Sure, there are plenty of people who “fell into it,” but it’s just as easy to leave it. There are cooks and chefs leaving the industry every day for easier jobs with more work/life balance. I’ve heard of cooks leaving the industry to be anything from purveyor reps to electricians to fishing equipment salesmen. I get it. I understand.
Sometimes working as a cook or a chef can make you doubt what you’re doing and why you’re doing it. Sometimes it’s a chef riding you too hard. Sometimes it’s a guest that’s particularly difficult. Sometimes you just feel like you’re all alone on an island doing it all yourself.

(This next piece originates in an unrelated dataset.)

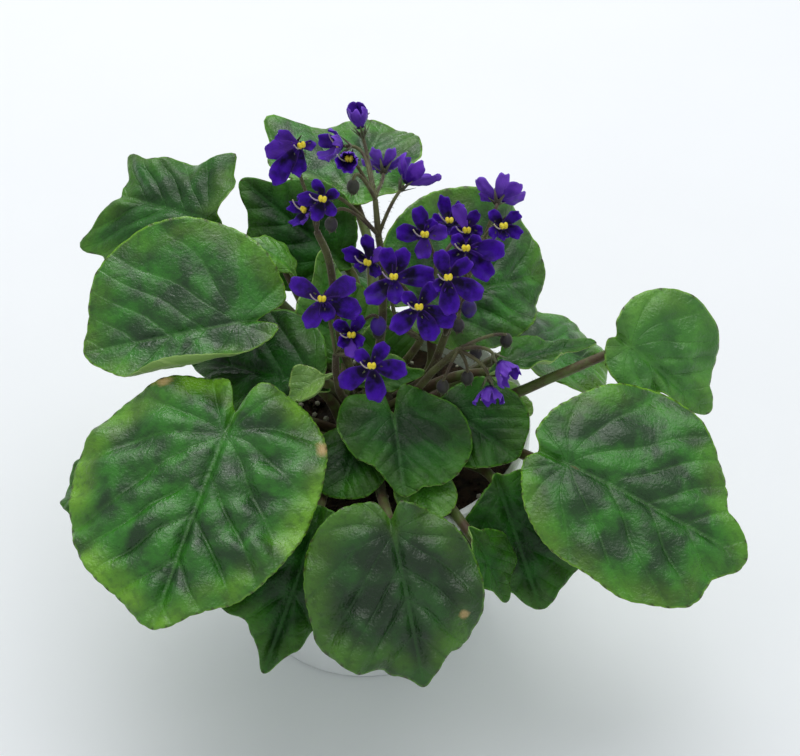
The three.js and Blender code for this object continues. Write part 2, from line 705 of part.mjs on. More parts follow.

There are many, like me, who glamorized the industry back in the early days of the Food Network and Top Chef. We read books, followed famous restaurants, became starfuckers, willing to praise anyone who had stars, or a name. We wanted to be those people, so we started working from the bottom up.
This is something that I think wears off after a while. Once you’ve worked with enough Michelin starred or Top Chef contestants or winners, you realize… they’re human too. Just like everyone else, they have flaws and they’re just trying to get through the day like any of us.
That’s not to say that they aren’t talented or are highly skilled. Of course, talent is something you’re born with or you’re not. Being highly skilled, on the other hand is just a function of putting in the time and the attention to detail. It’s the time and attention to detail that allows the imagination of a cook to present an idea in a new way. It’s the hours of acquiring and internalizing knowledge that allows a cook to be great.
It would be one thing to be able to sit an experiment in a lab, but most cooks don’t have that luxury. They spend 90% of their time prepping someone else’s menu, banging pans on the line, making on-the-fly adjustments to meals to accommodate someone else’s dietary restrictions, and trying to make ends meet. It’s all a lot. It’s enough to make so many cooks I’ve met say uncle, pack their shit, and live a different life.
I think in order to be someone who sticks around in this business, you can’t be solely focused on being someone of that top tier. For me, sure, I love cooking, but I could be doing that at home like I did 15 years ago for friends. What this industry gave me was the ability to be who I am.
When I was an accountant, I couldn’t curse loudly in the office or make crass jokes. There was nothing creative or fun about the numbers I was working with. The highlights of my days as an accountant were the times I got to interact with the clients and provide good customer service.
That was something that followed me to the restaurant industry. A lot of the highlights of my career thus far revolve around my guests and my regulars, getting to know them, feeding them, seeing them over and over. I’ve cooked private dinners for regulars, as well as rehearsal dinners, and for engagements. I’ve followed their lives from first dates to buying their first home.
For a guy who admittedly doesn’t date much, goes home to an empty apartment, sleeps very little, and who works all of the time, I manage to create connection in my life through my relationship with my guests, regulars, and my coworkers.
I absolutely love cooking. I love rockin’ out on a busy night banging pans. I love experimenting with techniques and ingredients. I love feeding people. I love meeting people, and the food allows me to do that. I love the relationships that I have fostered through cooking for and with people. It makes me wonder what really is next for my career. I know the answer won’t come to me tomorrow, so I’ll just keep on keepin’ on. I’ll keep on cooking, tasting, learning, having fun, banging pans, making crass jokes, and making connections with people through food. Maybe someday I’ll have a stable place where people can find me that exists in physical space, not just here on the interwebs. Until then, I wander.
What makes it hardest for me these days is that I am a ronin chef. I don’t have a home. There’s nowhere that the people that I have made these chef/guest relationships with can find me. I’m adrift.